As I look forward into my own life, throwing off a certain sense of naivete and inertia, looking towards academic, social, and Interfaith opportunities to imbibe and expand Prabhupada's mission in New York City in whatever humble way I see fit, I carry a determination to know who I am, for better and for worse. We can't avoid, as we develop our sincere spiritual ambitions, the weeds in the garden of our heart which blur and corrupt these ambitions.
Our spiritual journey is meant to guide us into and beyond our lower nature, but not through evasion and aversion, but through a courageous and honest engagement with the loving support of our fellow community of seekers.
To come out the other side, into the best of our self that we can offer to God, we must allow the discipline we voluntarily impose on our body and mind to help also discipline our intention. What is that discipline of intention? To keep everything do wrapped in the spirit of service. As we develop the unique facets of our personal offering to God, we must keep this foundation strong in order to prevent us from wandering back into the deserts of our selfishness.

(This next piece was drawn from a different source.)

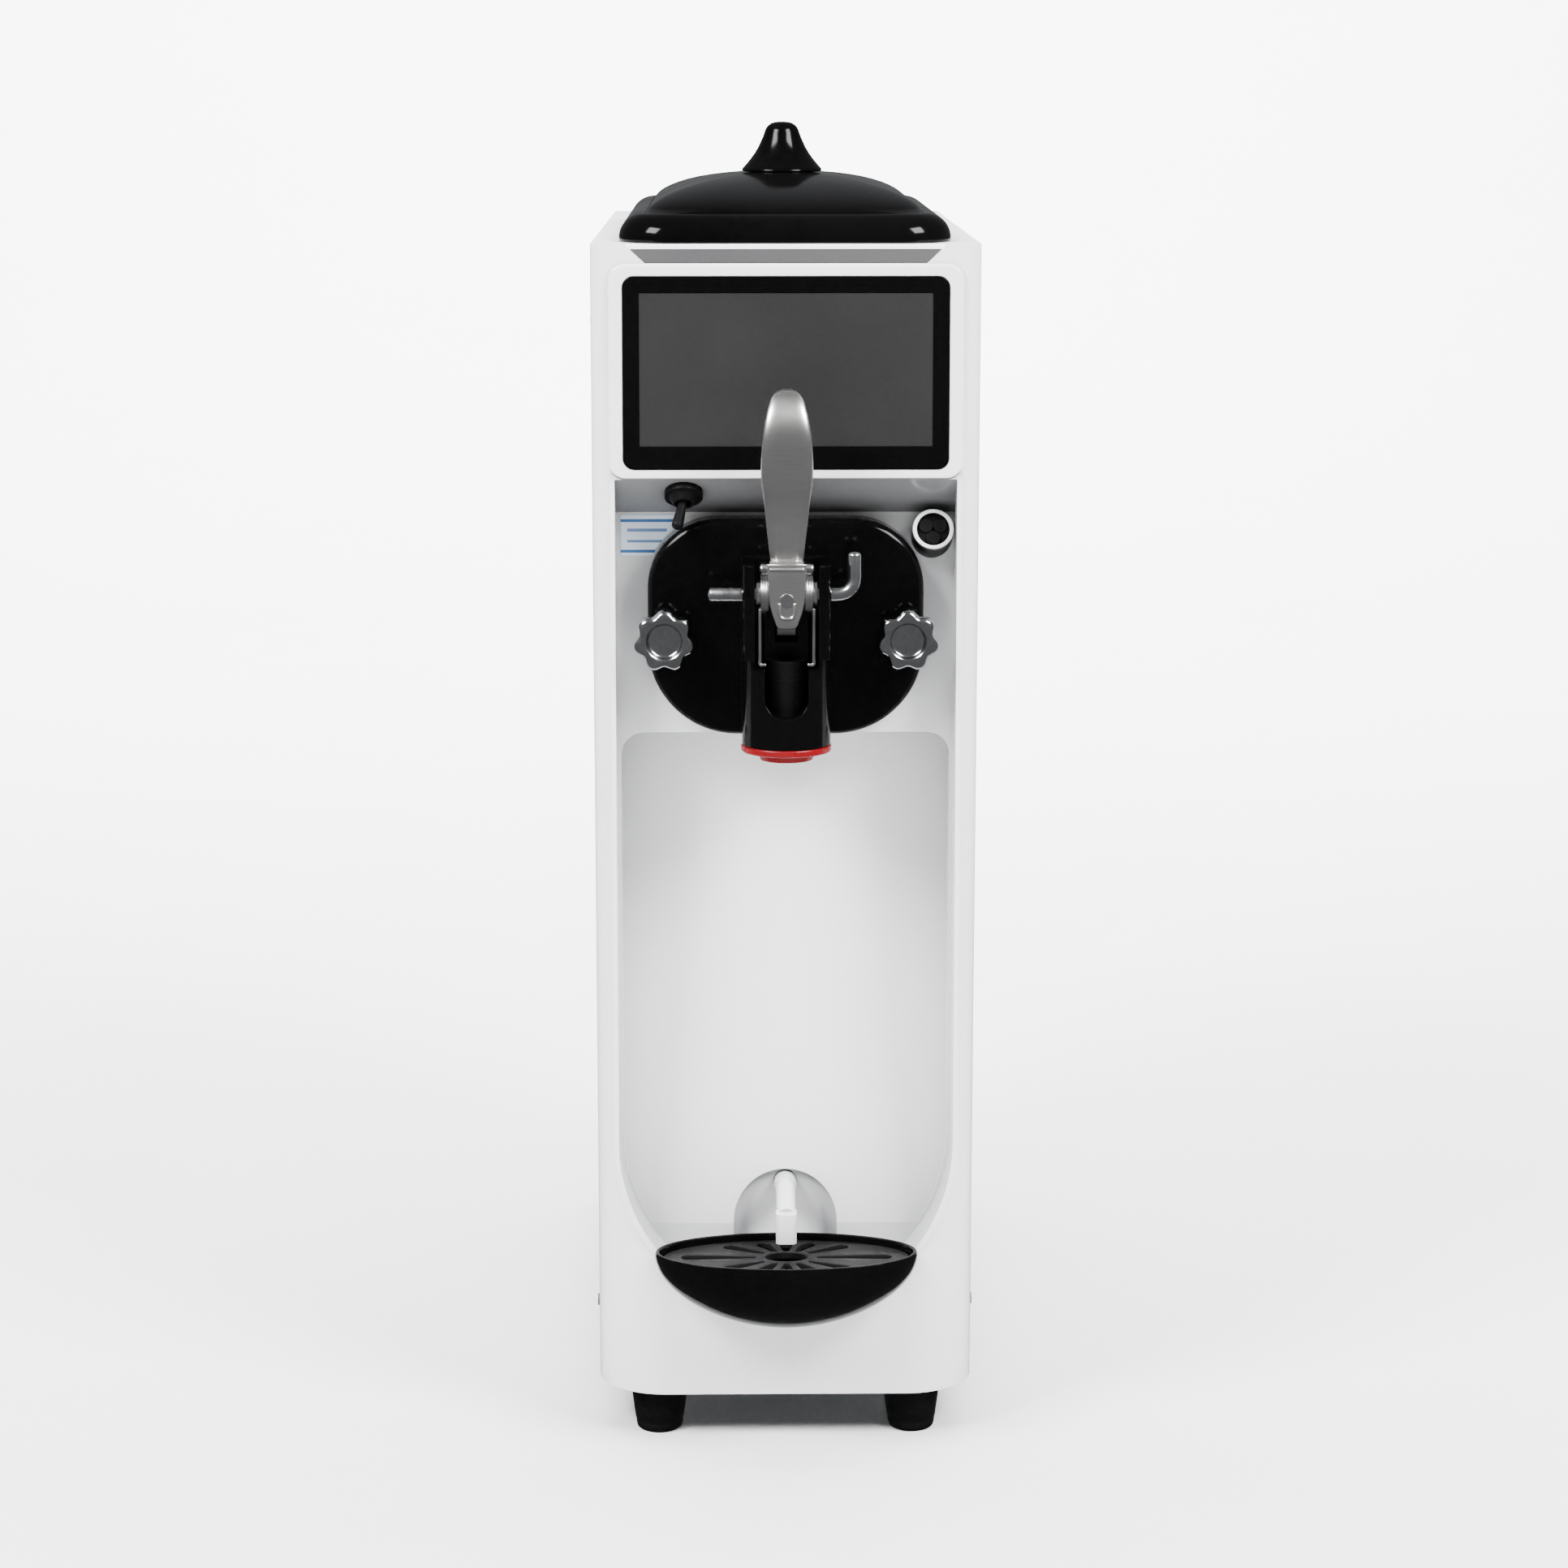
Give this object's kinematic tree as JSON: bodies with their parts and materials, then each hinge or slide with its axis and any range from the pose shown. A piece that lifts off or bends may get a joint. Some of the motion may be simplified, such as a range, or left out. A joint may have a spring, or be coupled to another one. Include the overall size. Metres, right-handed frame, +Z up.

Discipline is, at its essence, an art of focus, of revelation of the best that we carry, not merely the denial of the worst we hide from ourselves and others. The principles we follow, spiritually and otherwise, to regulate our consciousness and its intention, give us a freedom that is not temporary and not relative, that is not material. It gives us the enlightenment which is our most natural instinct, and also the opportunity to give a humble yet powerful example to help others rise above.